Othon of course, lacking the sexual means to vent his frustration does what each of us possessing six gazzilion kublars and no dong would:
Pimp their spaceship and stuff their bodies with enough weapons to destroy a solar system.
Using his awesome new abilities, Othon faces off against a pirate armada destroying it single-handed and saves the abducted conjoined progeny of the Imperial Couple, making him the most feared and respected man in the universe.
His actions in the Empire’s service of course impress Couple, who in turn promise to give him a wife. Othon refuses, not having any genitals and all.
But let’s face facts: with a ship like that, who needs girls?

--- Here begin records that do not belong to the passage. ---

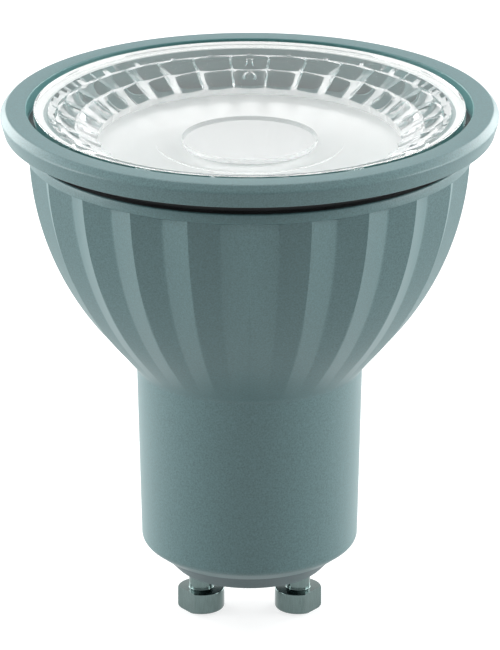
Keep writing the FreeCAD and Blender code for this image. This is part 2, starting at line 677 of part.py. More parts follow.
def choke_core():
    """Drum core of the choke: two flanges on a narrow drum, standing on two wire legs."""
    bottom = DRIVER_BOTTOM_Z + CHOKE_PLACE[1]
    top = bottom + CHOKE_LENGTH
    drum = turned(
        (0, bottom),
        (CHOKE_RADIUS, bottom),
        (CHOKE_RADIUS, bottom + CHOKE_FLANGE),
        (CHOKE_DRUM_RADIUS, bottom + CHOKE_FLANGE),
        (CHOKE_DRUM_RADIUS, top - CHOKE_FLANGE),
        (CHOKE_RADIUS, top - CHOKE_FLANGE),
        (CHOKE_RADIUS, top),
        (0, top),
    )
    y = DRIVER_FRONT_Y - CHOKE_RADIUS
    drum.translate(V(CHOKE_PLACE[0], y, 0))
    return drum.fuse(wire_legs(CHOKE_PLACE[0], y, bottom, CHOKE_DRUM_RADIUS)).removeSplitter()


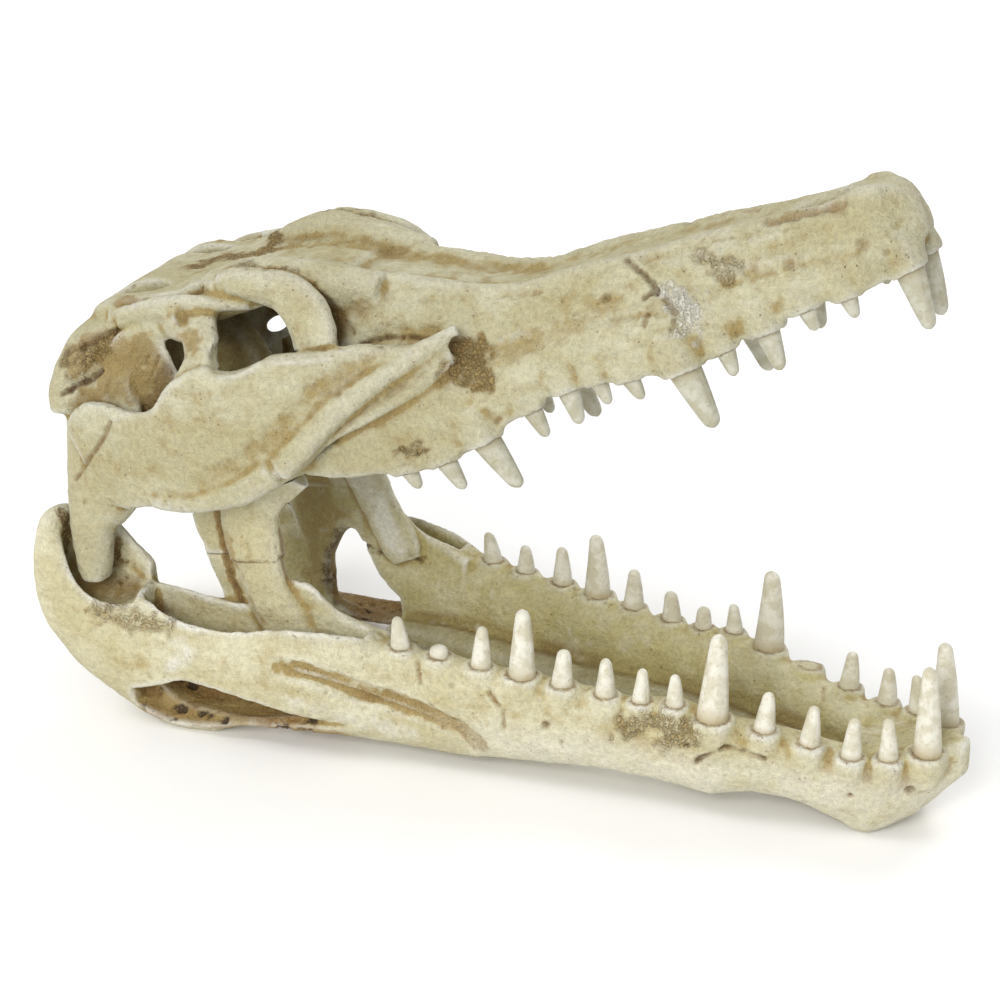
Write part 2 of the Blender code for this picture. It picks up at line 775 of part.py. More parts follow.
def build_jaw_parts():
    """Dentaries and jaw rears, with the posts trimmed at the seam and flats on z = 0."""
    jaw = body_from("jaw", build_jaw)
    fuse(jaw)
    boolean(jaw, body_from("hollows", jaw_hollows), "DIFFERENCE")
    boolean(jaw, body_from("plates", jaw_plates), "UNION")
    boolean(jaw, body_from("windows", jaw_windows), "DIFFERENCE")
    fuse(jaw, PLATE_VOXEL)
    thin_out(jaw, JAW_FACES)
    boolean(jaw, body_from("teeth", lower_teeth), "UNION")
    jaw.data.transform(Matrix.Translation((MIDDLE_X, 0, 0)))
    keep_side(jaw, (0, 0, 0), (0, 0, 1))
    boolean(jaw, seam_block(), "DIFFERENCE")
    gap = CUT / 2
    joint_x = JAW_CUT_X * MM + MIDDLE_X
    parts = []
    for name, side in SIDES:
        half = ((0, side * gap, 0), (0, side, 0))
        parts.append(part_from(jaw, "dentary_" + name, [half, ((joint_x + gap, 0, 0), (1, 0, 0))]))
        parts.append(part_from(jaw, "jaw_angle_" + name,
                               [half, ((joint_x - gap, 0, 0), (-1, 0, 0))]))
    bpy.data.objects.remove(jaw)
    return parts


def seam_block():
    """Block over both posts that trims them at the seam."""
    point, normal = seam_plane(-1)
    block = body_from("seam", lambda bm: bmesh.ops.create_cube(bm, size=1))
    size = Vector(SEAM_BLOCK_SIZE) * MM
    block.data.transform(Matrix.Diagonal((*size, 1)))
    block.data.transform(Matrix.Translation((0, 0, size.z / 2)))
    block.data.transform(Matrix.Rotation(-math.radians(SEAM_SLOPE_DEG), 4, "Y"))
    block.data.transform(Matrix.Translation((point.x, 0, point.z)))
    return block


def skull_matrix():
    """Turns the level upper skull to its gape at the jaw joint."""
    return Matrix.Translation(JOINT) @ Matrix.Rotation(-math.radians(GAPE_DEG), 4, "Y")


def build_skull_parts():
    """All parts of the upper skull, at their gape."""
    skull = body_from("skull", build_skull)
    fuse(skull)
    boolean(skull, body_from("openings", skull_openings), "DIFFERENCE")
    thin_out(skull, SKULL_FACES)
    boolean(skull, body_from("teeth", upper_teeth), "UNION")
    parts = split_skull(skull)
    bpy.data.objects.remove(skull)
    for item in parts:
        item.data.transform(skull_matrix())
    return parts


def centre_over_origin(parts):
    """Move all parts together so that x = 0 and y = 0 are the middle of their box."""
    points = np.array([vertex.co for item in parts for vertex in item.data.vertices])
    middle = (points.min(axis=0) + points.max(axis=0)) / 2
    for item in parts:
        item.data.transform(Matrix.Translation((-middle[0], -middle[1], 0)))


def make_material(name, color, roughness):
    """Principled bone material."""
    material = bpy.data.materials.new(name)
    material.use_nodes = True
    shader = material.node_tree.nodes["Principled BSDF"]
    shader.inputs["Base Color"].default_value = (*color, 1.0)
    shader.inputs["Roughness"].default_value = roughness
    shader.inputs["Metallic"].default_value = 0.0
    material.diffuse_color = (*color, 1.0)
    return material


def main():
    for item in list(bpy.data.objects):
        bpy.data.objects.remove(item)
    parts = build_skull_parts() + build_jaw_parts()
    for name, side in SIDES:
        parts.append(build_flange(name, side))
    centre_over_origin(parts)
    for item in parts:
        family = item.name.replace("_right", "").replace("_left", "")
        color, roughness = BONE_COLORS[family]
        item.data.materials.clear()
        item.data.materials.append(make_material(item.name, color, roughness))


main()
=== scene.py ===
"""Looks of the crocodile skull: sculpted bones, teeth, materials, soft light and camera.

Bones are modelled as signed distance fields, negative inside, and turned into meshes that are
parted where the solid model is parted. The upper skull is sculpted level, in its own frame
(u forward from the jaw joint, y outward, v up), and the jaw in the frame of the solid model.
Tables are in millimetres, for the side y > 0, and are mirrored to the other side.
"""

import math

import bpy
import numpy as np
import openvdb
from mathutils import Matrix, Vector
from mathutils.geometry import delaunay_2d_cdt


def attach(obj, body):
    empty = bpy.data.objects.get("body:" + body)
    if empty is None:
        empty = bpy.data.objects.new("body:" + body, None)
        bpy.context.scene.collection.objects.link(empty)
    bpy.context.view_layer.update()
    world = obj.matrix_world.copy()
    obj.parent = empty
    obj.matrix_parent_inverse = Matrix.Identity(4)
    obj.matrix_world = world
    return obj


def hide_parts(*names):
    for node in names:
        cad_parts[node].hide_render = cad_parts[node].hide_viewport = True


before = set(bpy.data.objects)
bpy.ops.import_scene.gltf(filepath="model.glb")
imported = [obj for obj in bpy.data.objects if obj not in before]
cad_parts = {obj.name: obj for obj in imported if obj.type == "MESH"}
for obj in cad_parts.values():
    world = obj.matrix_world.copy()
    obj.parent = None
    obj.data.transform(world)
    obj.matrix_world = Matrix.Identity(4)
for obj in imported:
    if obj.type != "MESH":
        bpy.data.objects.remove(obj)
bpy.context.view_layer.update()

MM = 0.001
GRAIN = 0.95             # grid step of the distance fields
FAR = 7.0                                       # distances are known up to this far from a surface
SNAP = 0.03                                     # points this close to a cut are moved off it
BEAM_POINTS, LIMB_POINTS, PLUG_POINTS = 36, 24, 28   # round a cross-section
BEAM_STEPS, LIMB_STEPS = 4, 5                   # cross-sections from one row of a table to the next
LATTICE_SIDE, LATTICE_START = 32, 1000.0        # of the noise
SIDES = (("right", -1), ("left", 1))
RIGHT, LEFT, BOTH = (-1,), (1,), (-1, 1)
SKULL_SEED, JAW_SEED, FLANGE_SEED, TOOTH_SEED = 1, 2, 3, 100
TOOTH_SIDES, TOOTH_LEVELS = 36, 26
TOOTH_RIBS = (3, 5, 8, 11, 14)                  # waves round a tooth
ROOT_LEVELS = (-6.0, -3.0, -1.0)
TIGHT, WIDE = 2.5, 9.0                          # reach of the two tests for hollows
TINTS = ("hollow", "depth", "rust", "pale", "olive", "dark", "grit", "painted_shade")

# Placing of the two frames in the solid model's frame.
GAPE = math.radians(28.0)
JOINT = Vector((-204.8, 0.0, 74.0))
MIDDLE_X = -9.8
CENTRE = Vector((-0.14, 0.05, 0.0))

# Planes that part the bones.
SNOUT_CUT_U = 185.0
TIP_CUT_U = 386.0
CHEEK_CUT_Y = 57.0
PALATE_CUT_V = 9.8
ROOF_CUT_V = 76.0
ORBIT_CUT_U = 120.0
QUADRATE_CUT = ((28.0, 25.0), (62.0, 86.0))
JAW_CUT_X = -47.0
SEAM_POINT = (-109, 52, 95)
SEAM_SLOPE = math.radians(12.0)
SEAM_END_X = -170                               # the jaw angle rises past the seam behind this

SKULL_LOW, SKULL_HIGH = (-14, -96, -18), (472, 96, 140)
JAW_LOW, JAW_HIGH = (-234, -98, -6), (254, 98, 120)
FLANGE_LOW, FLANGE_HIGH = (-170, -22, 80), (-60, 22, 162)   # round the flange's own middle
FLANGE_Y = 50

# Snout: u, margin y, margin v, flank y, flank v, ridge y, ridge v, crown v, palate v
SNOUT = (
    (150, 40, 24, 44, 50, 30, 104, 102, 22),
    (170, 46, 12, 50, 44, 30, 98, 96, 16),
    (190, 57, -2, 58, 30, 28, 90, 87, 10),
    (210, 56, -6, 58, 28, 25, 83, 79, 6),
    (230, 53, -5, 54, 24, 23, 73, 69, 5),
    (250, 50, -2, 51, 22, 22, 62, 59, 6),
    (270, 47, 3, 48, 22, 22, 56, 53, 9),
    (290, 45, 5, 46, 24, 22, 53.5, 50.5, 11),
    (310, 45, 1, 46, 22, 22, 52, 49, 9),
    (328, 46, -3, 46, 19, 22, 49.5, 46.5, 6),
    (345, 44, -5.5, 44, 17, 21, 48, 45, 4),
    (365, 37, -4, 37, 17, 19, 46, 43, 4),
    (385, 33, -3, 33, 16, 17, 43.5, 41.5, 4),
    (405, 31, 0, 32, 16, 16, 40.5, 40, 5),
    (422, 28, -2, 29.5, 15, 14, 38.5, 38, 4),
    (436, 25, -4, 26, 14, 13, 38, 37.5, 3),
    (448, 18, -3, 20, 14, 11, 37.5, 38, 3),
    (458, 10, 1, 12, 14, 6, 33, 35, 6),
    (463.5, 3, 9, 5, 15, 2, 25, 26, 12),
)
# Skull table and forehead: u, half width, edge v, crown v, underside v
TABLE = (
    (47, 36, 122, 121, 104),
    (57, 47, 126, 126, 104),
    (72, 51, 127, 128, 104),
    (95, 50, 120, 121, 100),
    (120, 48, 114, 115, 96),
    (145, 44, 110, 108, 90),
    (165, 38, 104, 102, 84),
    (185, 32, 94, 92, 70),
)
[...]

It’s at this point that the leitmotif of the saga is set. Each of the Metabarons has these traits: they are all maimed and have replaced their lost limbs with artificial counterparts. They all suffer a tragic past. And they all, without exception, have a shitty sex life, which produces one heir at a time, who makes the cycle anew. I think this is because Jodorowsky wants us to be at the same time amazed, as well as appalled by these warrior gods. To be perfectly honest, most of the Metabarons (Othon included) are more like invincible serial killers than heroes.
Othon’s story takes a radically different turn, when he meets Onorata, a Shabda-Oud sorceress (a cult of space witches aiming toward universal domination)
kinda like the Bene Gesserit, but with less sex and more Azathoth worship.
Othon’s part of the story ends with a magnificent bang and a very cool battle scene, where he and his wife bust out zero-g kung fu against her cultist brethren, but the story leaves you wanting for more. Even though Othon reappears later on, he is not the sort of character that leaves you a lasting impression. He’s just an angry as hell bastard with a wafer-thin personality. It’s clear that Jodorowsky used Othon merely as a narrative excuse, a means to kickstart this series and set the leitmotif. Nothing less, nothing more.
Othon’s tale ends with Onorata confessing that she’s pregnant to a boy, the one and only son of Othon von Salza, the next Metabaron; and in my opinion, the best of the lot for a number of reasons.